包世臣曰:無異,別字山史,與亭林為道義交,所事予不悉原委,仲復之書亦未見。玩亭休兩書,似仲復欲無異以嗣母禮為張氏發喪,諱言妾媵,而無異質其是否於禮宗者也。《禮》齊衰三年章「慈母如母」,《傳》曰:「貴父之命也。」衰絰五月章「君子子為庶母慈己者,《傳》曰:「以慈己加也。」鄭氏申之曰:「若慈母不命,則亦服庶母慈己之服。」緦麻三月章「乳母」,《傳》曰:「以名服也。」鄭氏申之曰:「謂養子者有他故,賤者代之慈己。」《禮》曰:「為慈母後者,為庶母可電,為祖庶母可也。」亭林以無異由兄子出嗣,與妾子殊科,又自明祖頒行《慈孝錄》後,為庶母皆衰期,而父妾則無服。亭林於此,名以父妾,則心實不安,名以庶母,則衰期有令,故變其文曰「諸母」。然鄭氏注「諸母不漱裳」曰:「諸母,庶母也。」此其意有所窮,而辭不能不遁者也。無異嗣父既沒,而太君猶住世二十五年,是其沒也,年不過強艾之間,張齒正甚。則其嗣無異在張稱未亡之後,可知也。其入嗣也,太君必命之。以四齡之孩童為人後,揆以人情,張雖賢淑,不命為母子,太君及其父母之心,能必張之顧復鞠育不殊所生耶?古人有長於嫂而報以母服者,君子不非也。叔嫂於禮亦無服之親耳。【唐初以武后言,改母服為三年,不問父之存沒。至明皇時,飭諸服仍遵《禮經》。故昌黎服嫂,實用母服也。】今張以穉妾矢誌,嗣藐諸以廷祀,奉垂白以盡年,天祚節孝,使無異年未六十已抱曾孫,而亭林且必使之不得與「賤者代之慈己」者同服,是則予之所不能解也。

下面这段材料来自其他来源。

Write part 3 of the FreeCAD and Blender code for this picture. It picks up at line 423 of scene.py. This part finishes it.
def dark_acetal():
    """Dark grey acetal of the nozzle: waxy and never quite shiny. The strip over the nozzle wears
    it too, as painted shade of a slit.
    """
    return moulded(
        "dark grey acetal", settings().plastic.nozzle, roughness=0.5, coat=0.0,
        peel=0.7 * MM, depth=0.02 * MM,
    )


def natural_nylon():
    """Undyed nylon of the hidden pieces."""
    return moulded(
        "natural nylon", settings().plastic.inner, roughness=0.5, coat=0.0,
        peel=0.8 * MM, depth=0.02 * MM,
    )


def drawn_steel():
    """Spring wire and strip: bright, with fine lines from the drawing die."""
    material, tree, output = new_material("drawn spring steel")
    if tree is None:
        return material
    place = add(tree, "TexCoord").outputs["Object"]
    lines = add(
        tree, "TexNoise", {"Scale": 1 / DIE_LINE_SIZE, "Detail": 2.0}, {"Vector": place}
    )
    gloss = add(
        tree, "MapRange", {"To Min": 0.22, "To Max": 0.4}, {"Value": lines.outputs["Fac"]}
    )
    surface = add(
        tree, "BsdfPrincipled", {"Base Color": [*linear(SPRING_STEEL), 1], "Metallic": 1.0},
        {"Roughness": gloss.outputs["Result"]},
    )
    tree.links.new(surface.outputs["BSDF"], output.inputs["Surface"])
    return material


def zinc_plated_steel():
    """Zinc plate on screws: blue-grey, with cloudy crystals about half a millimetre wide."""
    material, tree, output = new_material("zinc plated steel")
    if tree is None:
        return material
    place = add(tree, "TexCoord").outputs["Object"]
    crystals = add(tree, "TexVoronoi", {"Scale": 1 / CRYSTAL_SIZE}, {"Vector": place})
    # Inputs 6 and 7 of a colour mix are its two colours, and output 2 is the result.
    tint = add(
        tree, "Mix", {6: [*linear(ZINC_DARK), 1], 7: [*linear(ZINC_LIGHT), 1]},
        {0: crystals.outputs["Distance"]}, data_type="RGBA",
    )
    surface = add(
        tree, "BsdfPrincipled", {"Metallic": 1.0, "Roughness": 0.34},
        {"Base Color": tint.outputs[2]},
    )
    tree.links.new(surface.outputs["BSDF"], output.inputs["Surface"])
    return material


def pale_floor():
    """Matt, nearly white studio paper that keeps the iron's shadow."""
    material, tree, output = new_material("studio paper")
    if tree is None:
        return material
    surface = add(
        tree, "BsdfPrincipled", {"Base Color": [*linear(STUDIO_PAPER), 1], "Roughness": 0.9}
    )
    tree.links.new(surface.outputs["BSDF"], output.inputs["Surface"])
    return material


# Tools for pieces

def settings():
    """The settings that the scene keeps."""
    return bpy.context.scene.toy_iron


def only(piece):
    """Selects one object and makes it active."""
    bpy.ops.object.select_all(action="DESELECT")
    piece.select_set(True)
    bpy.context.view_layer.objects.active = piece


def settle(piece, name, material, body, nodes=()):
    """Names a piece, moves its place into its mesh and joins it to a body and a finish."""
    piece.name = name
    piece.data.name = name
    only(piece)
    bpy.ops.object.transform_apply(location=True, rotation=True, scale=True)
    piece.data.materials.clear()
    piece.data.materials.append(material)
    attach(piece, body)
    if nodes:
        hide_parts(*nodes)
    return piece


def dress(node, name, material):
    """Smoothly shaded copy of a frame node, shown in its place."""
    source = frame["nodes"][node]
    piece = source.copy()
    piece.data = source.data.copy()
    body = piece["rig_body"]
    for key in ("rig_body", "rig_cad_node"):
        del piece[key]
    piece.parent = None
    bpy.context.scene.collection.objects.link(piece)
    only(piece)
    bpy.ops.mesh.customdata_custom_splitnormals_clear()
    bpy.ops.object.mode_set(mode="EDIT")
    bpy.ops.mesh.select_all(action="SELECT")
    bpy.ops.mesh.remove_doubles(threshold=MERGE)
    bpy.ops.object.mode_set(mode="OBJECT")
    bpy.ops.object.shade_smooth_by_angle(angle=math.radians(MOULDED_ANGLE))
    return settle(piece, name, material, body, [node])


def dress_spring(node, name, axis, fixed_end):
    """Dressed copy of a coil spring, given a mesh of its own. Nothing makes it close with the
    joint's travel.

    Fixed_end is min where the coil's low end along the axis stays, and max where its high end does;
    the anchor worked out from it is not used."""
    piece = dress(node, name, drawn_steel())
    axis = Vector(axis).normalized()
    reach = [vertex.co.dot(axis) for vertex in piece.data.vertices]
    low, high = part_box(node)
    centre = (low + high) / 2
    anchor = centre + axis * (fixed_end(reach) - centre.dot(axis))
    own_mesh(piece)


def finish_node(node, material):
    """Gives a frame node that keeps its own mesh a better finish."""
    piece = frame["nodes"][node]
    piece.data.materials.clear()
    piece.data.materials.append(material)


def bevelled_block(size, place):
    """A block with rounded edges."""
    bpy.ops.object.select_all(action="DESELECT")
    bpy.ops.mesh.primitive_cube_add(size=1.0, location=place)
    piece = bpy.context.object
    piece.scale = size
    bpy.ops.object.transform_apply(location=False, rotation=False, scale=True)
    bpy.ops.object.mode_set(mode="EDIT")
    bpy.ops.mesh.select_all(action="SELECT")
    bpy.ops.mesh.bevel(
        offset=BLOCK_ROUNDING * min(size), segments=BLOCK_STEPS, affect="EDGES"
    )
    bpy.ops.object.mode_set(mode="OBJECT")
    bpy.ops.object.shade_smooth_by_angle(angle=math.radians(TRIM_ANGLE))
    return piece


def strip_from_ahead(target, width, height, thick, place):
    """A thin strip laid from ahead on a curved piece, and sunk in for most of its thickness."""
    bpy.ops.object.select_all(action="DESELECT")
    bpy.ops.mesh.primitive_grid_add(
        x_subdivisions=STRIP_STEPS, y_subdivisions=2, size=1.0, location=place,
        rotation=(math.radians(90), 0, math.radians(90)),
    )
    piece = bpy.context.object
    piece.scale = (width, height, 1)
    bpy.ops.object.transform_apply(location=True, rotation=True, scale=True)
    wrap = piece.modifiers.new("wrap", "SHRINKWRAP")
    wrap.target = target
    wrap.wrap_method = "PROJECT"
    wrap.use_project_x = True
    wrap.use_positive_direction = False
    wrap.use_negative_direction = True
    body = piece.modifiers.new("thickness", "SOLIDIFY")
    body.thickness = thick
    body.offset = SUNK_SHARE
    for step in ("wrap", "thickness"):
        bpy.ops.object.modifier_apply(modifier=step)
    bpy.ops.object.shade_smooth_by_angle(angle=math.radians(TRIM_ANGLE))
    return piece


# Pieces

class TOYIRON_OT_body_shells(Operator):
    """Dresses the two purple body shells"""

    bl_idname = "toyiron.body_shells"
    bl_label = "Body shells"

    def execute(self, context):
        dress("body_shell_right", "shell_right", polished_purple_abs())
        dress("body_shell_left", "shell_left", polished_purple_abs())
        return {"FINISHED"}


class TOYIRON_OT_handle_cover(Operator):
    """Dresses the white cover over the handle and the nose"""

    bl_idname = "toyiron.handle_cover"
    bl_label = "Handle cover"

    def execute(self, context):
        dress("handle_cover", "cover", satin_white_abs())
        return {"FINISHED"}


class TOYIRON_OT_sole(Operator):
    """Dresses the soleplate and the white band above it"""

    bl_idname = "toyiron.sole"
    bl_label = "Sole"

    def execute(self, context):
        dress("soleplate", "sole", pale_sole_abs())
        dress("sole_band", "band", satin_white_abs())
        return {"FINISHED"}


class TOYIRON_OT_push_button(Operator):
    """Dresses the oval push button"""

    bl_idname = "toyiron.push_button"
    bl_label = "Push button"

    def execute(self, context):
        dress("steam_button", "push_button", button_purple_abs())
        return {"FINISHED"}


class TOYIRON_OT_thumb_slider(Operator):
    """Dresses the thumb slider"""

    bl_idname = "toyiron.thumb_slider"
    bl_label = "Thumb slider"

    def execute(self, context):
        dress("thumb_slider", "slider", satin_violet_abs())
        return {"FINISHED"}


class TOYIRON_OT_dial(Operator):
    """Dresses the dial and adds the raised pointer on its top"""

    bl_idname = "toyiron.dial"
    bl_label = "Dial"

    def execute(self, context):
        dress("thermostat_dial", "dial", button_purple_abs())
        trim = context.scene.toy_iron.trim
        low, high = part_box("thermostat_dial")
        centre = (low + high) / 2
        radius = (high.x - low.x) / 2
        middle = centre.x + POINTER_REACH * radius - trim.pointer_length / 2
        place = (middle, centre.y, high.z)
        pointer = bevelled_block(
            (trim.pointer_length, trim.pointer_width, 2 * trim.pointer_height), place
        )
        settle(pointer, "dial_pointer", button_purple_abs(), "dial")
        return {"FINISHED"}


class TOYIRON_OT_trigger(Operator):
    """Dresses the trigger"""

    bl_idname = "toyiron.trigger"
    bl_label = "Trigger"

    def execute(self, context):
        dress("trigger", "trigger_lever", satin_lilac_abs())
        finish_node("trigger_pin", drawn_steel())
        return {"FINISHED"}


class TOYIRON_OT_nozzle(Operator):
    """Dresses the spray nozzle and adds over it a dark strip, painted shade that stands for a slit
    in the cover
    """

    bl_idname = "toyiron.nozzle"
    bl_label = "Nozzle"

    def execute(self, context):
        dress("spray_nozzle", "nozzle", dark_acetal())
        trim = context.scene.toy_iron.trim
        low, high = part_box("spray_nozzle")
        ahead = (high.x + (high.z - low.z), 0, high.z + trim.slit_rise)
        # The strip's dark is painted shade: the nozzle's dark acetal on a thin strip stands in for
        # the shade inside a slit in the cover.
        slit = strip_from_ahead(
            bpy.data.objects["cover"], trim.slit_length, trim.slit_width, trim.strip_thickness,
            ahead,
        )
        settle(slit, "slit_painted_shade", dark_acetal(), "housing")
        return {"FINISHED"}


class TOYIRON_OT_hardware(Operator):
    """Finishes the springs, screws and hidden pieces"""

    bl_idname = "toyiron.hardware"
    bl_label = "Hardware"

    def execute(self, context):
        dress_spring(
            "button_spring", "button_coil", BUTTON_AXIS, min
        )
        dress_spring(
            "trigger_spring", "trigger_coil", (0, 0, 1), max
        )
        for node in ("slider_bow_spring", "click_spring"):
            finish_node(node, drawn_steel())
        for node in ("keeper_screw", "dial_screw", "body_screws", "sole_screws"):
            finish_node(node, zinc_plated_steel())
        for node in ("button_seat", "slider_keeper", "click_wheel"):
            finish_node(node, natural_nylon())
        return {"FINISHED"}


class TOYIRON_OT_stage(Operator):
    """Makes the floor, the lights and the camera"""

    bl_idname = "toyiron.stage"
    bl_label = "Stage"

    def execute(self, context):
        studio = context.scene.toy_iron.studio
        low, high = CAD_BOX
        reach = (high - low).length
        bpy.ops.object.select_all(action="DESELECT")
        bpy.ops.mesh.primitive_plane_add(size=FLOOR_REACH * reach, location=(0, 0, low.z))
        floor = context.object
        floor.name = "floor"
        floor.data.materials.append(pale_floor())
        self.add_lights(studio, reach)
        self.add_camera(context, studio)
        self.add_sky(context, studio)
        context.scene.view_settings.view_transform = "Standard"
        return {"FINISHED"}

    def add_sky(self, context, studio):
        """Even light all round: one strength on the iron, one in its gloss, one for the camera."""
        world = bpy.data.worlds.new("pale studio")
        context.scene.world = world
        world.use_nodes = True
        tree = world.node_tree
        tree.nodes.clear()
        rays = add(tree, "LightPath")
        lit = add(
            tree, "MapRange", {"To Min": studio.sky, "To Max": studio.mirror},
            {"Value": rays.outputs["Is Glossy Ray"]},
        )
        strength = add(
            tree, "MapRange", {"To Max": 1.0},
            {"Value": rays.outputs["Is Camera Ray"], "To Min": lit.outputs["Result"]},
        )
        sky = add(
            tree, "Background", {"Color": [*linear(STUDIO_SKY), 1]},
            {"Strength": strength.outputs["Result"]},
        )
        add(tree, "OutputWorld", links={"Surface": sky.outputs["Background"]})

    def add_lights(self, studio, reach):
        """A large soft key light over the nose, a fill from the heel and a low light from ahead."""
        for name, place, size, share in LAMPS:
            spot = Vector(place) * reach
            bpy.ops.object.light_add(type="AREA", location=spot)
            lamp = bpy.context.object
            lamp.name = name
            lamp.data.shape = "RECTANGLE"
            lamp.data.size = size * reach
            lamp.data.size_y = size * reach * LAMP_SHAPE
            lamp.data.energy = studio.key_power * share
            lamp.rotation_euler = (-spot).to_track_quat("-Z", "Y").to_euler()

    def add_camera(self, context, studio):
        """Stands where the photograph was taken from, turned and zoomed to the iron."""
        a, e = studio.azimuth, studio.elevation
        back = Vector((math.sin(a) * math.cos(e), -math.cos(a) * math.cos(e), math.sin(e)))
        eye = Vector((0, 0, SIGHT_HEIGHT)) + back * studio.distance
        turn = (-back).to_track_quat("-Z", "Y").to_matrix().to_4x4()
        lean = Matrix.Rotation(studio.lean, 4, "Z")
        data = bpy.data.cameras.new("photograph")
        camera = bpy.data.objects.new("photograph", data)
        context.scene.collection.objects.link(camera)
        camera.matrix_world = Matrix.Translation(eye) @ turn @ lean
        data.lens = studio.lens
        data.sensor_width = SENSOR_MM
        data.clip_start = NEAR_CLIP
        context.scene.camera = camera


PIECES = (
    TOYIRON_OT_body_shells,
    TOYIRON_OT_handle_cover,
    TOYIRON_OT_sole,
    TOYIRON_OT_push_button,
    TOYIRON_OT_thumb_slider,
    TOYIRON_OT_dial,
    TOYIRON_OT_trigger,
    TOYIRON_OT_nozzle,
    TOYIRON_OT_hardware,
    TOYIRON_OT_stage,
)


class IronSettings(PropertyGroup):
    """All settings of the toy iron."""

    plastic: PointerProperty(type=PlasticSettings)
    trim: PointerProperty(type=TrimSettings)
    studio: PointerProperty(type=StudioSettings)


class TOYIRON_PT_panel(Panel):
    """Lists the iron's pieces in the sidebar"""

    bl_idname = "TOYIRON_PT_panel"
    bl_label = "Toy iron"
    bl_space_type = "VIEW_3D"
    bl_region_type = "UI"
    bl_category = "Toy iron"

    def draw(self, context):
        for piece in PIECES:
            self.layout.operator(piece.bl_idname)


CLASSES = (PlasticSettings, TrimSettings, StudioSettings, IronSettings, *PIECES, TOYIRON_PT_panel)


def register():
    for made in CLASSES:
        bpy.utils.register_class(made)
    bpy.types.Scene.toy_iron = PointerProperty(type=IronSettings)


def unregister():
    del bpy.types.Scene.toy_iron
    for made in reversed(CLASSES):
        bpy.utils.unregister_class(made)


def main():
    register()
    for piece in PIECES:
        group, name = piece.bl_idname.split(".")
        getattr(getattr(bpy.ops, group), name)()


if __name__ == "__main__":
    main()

推亭林之意,以為嗣母也,則其嗣父有已故之妻;以為慈母也,則無異非其嗣父他妾之子;以為庶母也,則張無他子女。故援鄭君「報之則重,降之則嫌」 之例,而絕之以無服。為親竭之袒免,以受吊而示優,亭林自謂善於議禮矣。《記》曰:「不及知父母,與兄弟居,加一等。」《傳》曰:「小功以下為兄弟。」為父母早卒,不忍懿親之遠也。賈《疏》申鄭以「或幼小未有知識」,當矣。今無異既不及知嗣父母,又當降本宗,宜其聞亭林說而不許也。且古禮有必不可行於近世者,亭林故知之。古人吉凶不同製,故喪服常為祭而屈,今則自上下下,宗廟之事,雖斬衰無闕也。亭林之曾祖侍郎章誌,生長子左庶子紹芳,次子生員紹芾。紹芳生長子同德、次子同應。紹芾生子同吉。同應生長子緗,次子絳,即亭林。同吉早卒。聘王氏,未婚守節,而以亭林為嗣。必執小宗絕之經,則同吉之繼未宜;通以大夫無子則為置後之權,則紹芾之爵不應。且王貞其苦節,實冒周公之禁而違孔子、曾子之教。然亭林誦其嗣母奇節,涕洟交集,君子哀其志,歷今且二百年,未有援為殤後之說而譏其不知禮者也。何其不忍於所嗣,而使無異之忍於張至於此極耶?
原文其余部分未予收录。